DARPA Moves Forward to Build and Demonstrate Medium Unmanned Ship
DARPA, the U.S. Military’s agency focused on developing breakthrough technologies for national security, is moving forward with its program to build, test, and demonstrate its first unmanned surface vessel. In phase two of the No Manning Required Ship (NOMARS) program, DARPA has commissioned the development of a medium-size vessel that can perform missions with reliability and availability, while carrying a significant payload.
Known as Defiant, the design calls for a first-of-its-kind vessel. The 210-metric ton MUSV-class ship (medium unmanned surface vessel) aims to maximize performance, reliability, and maintenance efficiency while still carrying significant payloads at tactically useful ranges. The goal is to achieve ultra-reliability objectives by integrating distributed hybrid power generation, podded propulsors, and high-capacity batteries.
DARPA looks to expand the size of the vessel as well as its functionality going beyond the vessels already being tested by the U.S. Navy. The Navy is deploying and testing smaller, dedicated crafts for a range of assignments, such as patrol boats, and is incorporating them into exercises in the Middle East and the Pacific. The Navy is also developing larger unmanned crafts. In May 2022, the Navy announced the formation of a new unit based in San Diego for high-tech vessel testing.
“NOMARS plans to demonstrate a next-generation completely unmanned ship that will enable entirely new concepts of operations,” said Gregory Avicola, program manager in DARPA’s Tactical Technology Office. “We will enable methods of deploying and maintaining very large fleets of unmanned surface vessels that can serve as partners, across the globe, for the larger crewed combatants of the U.S. Navy.”
DARPA reports that for the NOMARS program it took a clean-sheet approach to ship design, holding firmly to the requirement that there will never be a human on board the vessel while it is at sea, including during underway replenishment. By eliminating all constraints and requirements associated with humans, DARPA says NOMARS opened up the design space to novel ship configurations and capabilities that could never be considered for crewed vessels.
In Phase 1, Serco developed a new Design Space Exploration (DSX) toolset that can evaluate spaces with a variety of parameters and outputs millions of ship designs to meet a diverse set of performance objectives and constraints. Serco used their DSX tool to create a set of ship designs ranging from 170-270 metric tons, then refined those into a single ship for the preliminary design review, which the company named Defiant.
One of the problems that have plagued the early tests in unmanned vessels is the lack of crew aboard to diagnose issues and undertake basic maintenance. For example, during the recent record-setting Atlantic crossing by the Mayflower MAS 400 autonomous ship, when sensors detected a problem the teams managing the vessel were forced to divert first to the Azores and then to Canada.
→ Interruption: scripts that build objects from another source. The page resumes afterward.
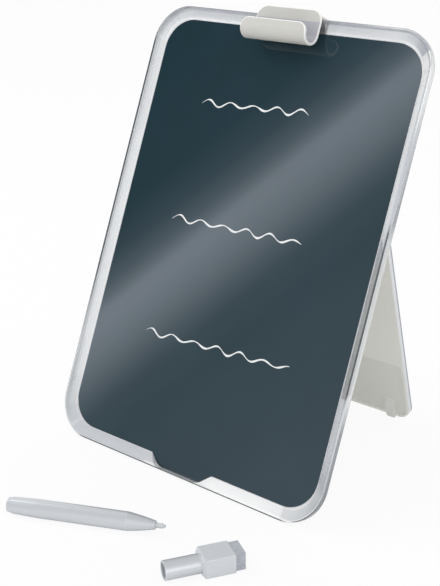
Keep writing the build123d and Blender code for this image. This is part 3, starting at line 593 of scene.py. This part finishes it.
# A soft strip lamp on the left gives the glass its diagonal sheen: brightest near its upper edge,
# then fading. Only reflections show it. Each fall is a distance across the strip in millimetres,
# from its middle, and a level. Towards both ends of the strip the light fades out.
strip_middle = Vector((-0.7689, -0.8576, 0.6559))
strip_along = Vector((0.5122, 0.0067, 0.8588))
strip_across = Vector((0.6197, -0.6952, -0.3642))
strip_half = 0.88
strip_falls = (
    (-269, 0.0), (-107, 0.03), (-54, 0.15), (-21, 0.39), (-5, 0.62), (11, 0.98), (29, 1.0),
    (54, 0.87), (81, 0.68), (107, 0.45), (143, 0.21), (197, 0.16), (286, 0.20), (430, 0.25),
    (620, 0.25), (860, 0.0))
strip_power = 3.4
strip_tint = (0.86, 0.91, 1.0)          # a cool white, as linear light
fade_from, fade_to = 0.6, strip_half - 0.02     # along it, from its middle
strip_out = strip_along.cross(strip_across)
strip_turn = Matrix((strip_along, strip_across, strip_out)).transposed().to_4x4()
strip_screen = flat_square("strip_screen", strip_half,
                           Matrix.Translation(strip_middle) @ strip_turn)
for kind in ("camera", "diffuse", "transmission", "volume_scatter", "shadow"):
    setattr(strip_screen, "visible_" + kind, False)
strip_light = bpy.data.materials.new("strip screen light")
tree = emptied(strip_light)
spot = add(tree, "TexCoord").outputs["Object"]
off_middle = add(tree, "VectorMath", {0: spot, 1: strip_middle}, operation="SUBTRACT")
down = add(tree, "VectorMath", {0: off_middle, 1: strip_across}, operation="DOT_PRODUCT")
first, last = strip_falls[0][0] / 1000, strip_falls[-1][0] / 1000
share = add(tree, "MapRange", {"Value": down, "From Min": first, "From Max": last})
fade = add(tree, "ValToRGB", {"Fac": share}, stops=[
    ((at / 1000 - first) / (last - first), (*(part * level for part in strip_tint), 1.0))
    for at, level in strip_falls])
length = add(tree, "VectorMath", {0: off_middle, 1: strip_along}, operation="DOT_PRODUCT")
along = add(tree, "Math", {0: length}, operation="ABSOLUTE")
ends = add(tree, "MapRange", {
    "Value": along, "From Min": fade_from, "From Max": fade_to,
    "To Min": strip_power, "To Max": 0.0})
glow = add(tree, "Emission", {"Color": fade, "Strength": ends})
add(tree, "OutputMaterial", {"Surface": glow})
strip_screen.data.materials.append(strip_light)

# ------------------------------------------------------------------ camera
# Stands to the right of the board and a little above it, looking down on it, where a camera
# fitted to the photograph's outlines stands. The small shifts only frame the picture.
lens = bpy.data.cameras.new("camera")
lens.sensor_width = 36.0
lens.lens = 71.87
lens.shift_x = -0.0309
lens.shift_y = -0.0538
lens.clip_end = 20.0
camera = bpy.data.objects.new("camera", lens)
camera.location = (0.466, -0.513, 0.3926)
camera.rotation_euler = (math.radians(90 - 19.25), 0, math.radians(39.07))
bpy.context.scene.collection.objects.link(camera)
bpy.context.scene.camera = camera
bpy.context.scene.view_settings.view_transform = "Standard"

low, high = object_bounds()
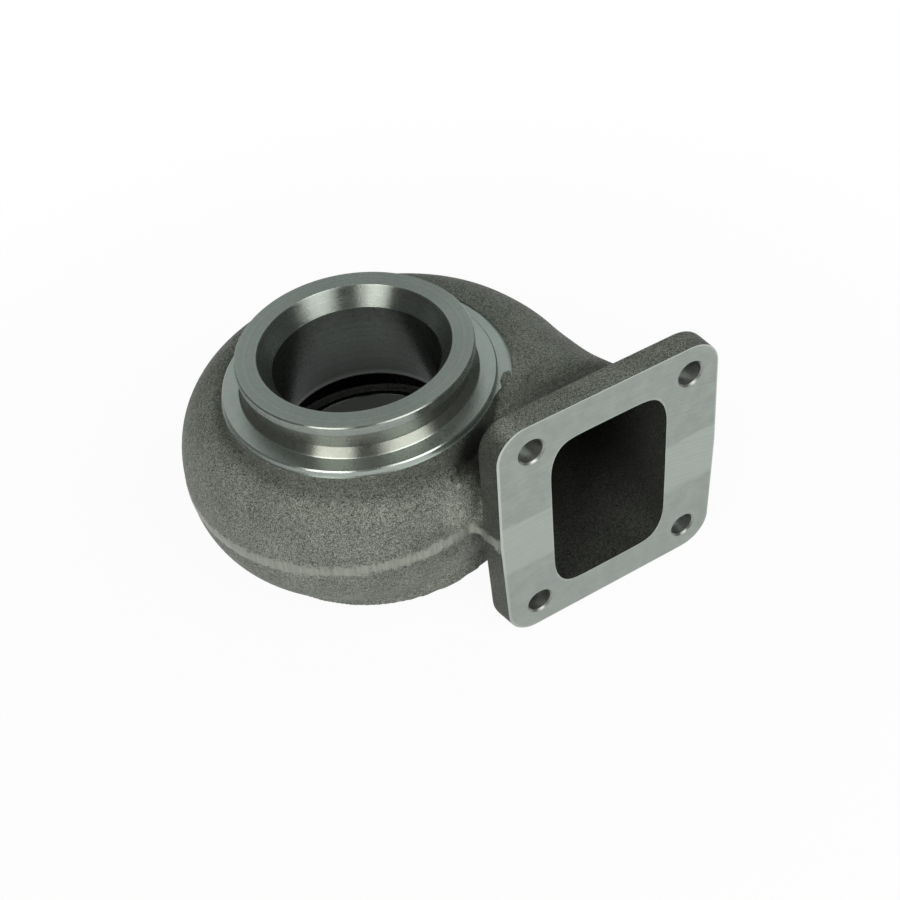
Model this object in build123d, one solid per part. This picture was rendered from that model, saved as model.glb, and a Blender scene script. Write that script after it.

Recognizing these issues, DARPA says that NOMARS is pushing the boundaries on ship reliability. Because there is no crew on board to perform maintenance, NOMARS required new approaches for power generation, propulsion, machinery line-up, and control schemes to ensure continuous functionality throughout a long mission in all weather, temperature, and sea states.
A key philosophy for the NOMARS program is “graceful degradation,” which allows individual equipment to fail over time by having enough system-level redundancy to meet full system requirements at speeds of at least 15 knots after one year at sea. The major system components of the selected design are modularized, so repairs can be conducted with equipment typically found in yacht yards worldwide. This maintenance philosophy supports rapid turnaround, allowing the ships to spend a majority of their lifetime at sea performing missions.
In Phase 2 of the program, Serco will finalize ship design, build the ship, and work through a series of rigorous testing activities before taking it to sea for a three-month demonstration event.
Separately, DARPA is also pursuing unmanned underwater vehicles. At the end of 2021, the awarded a similar phase two contract to build and demonstrate the first of this new class of vessel.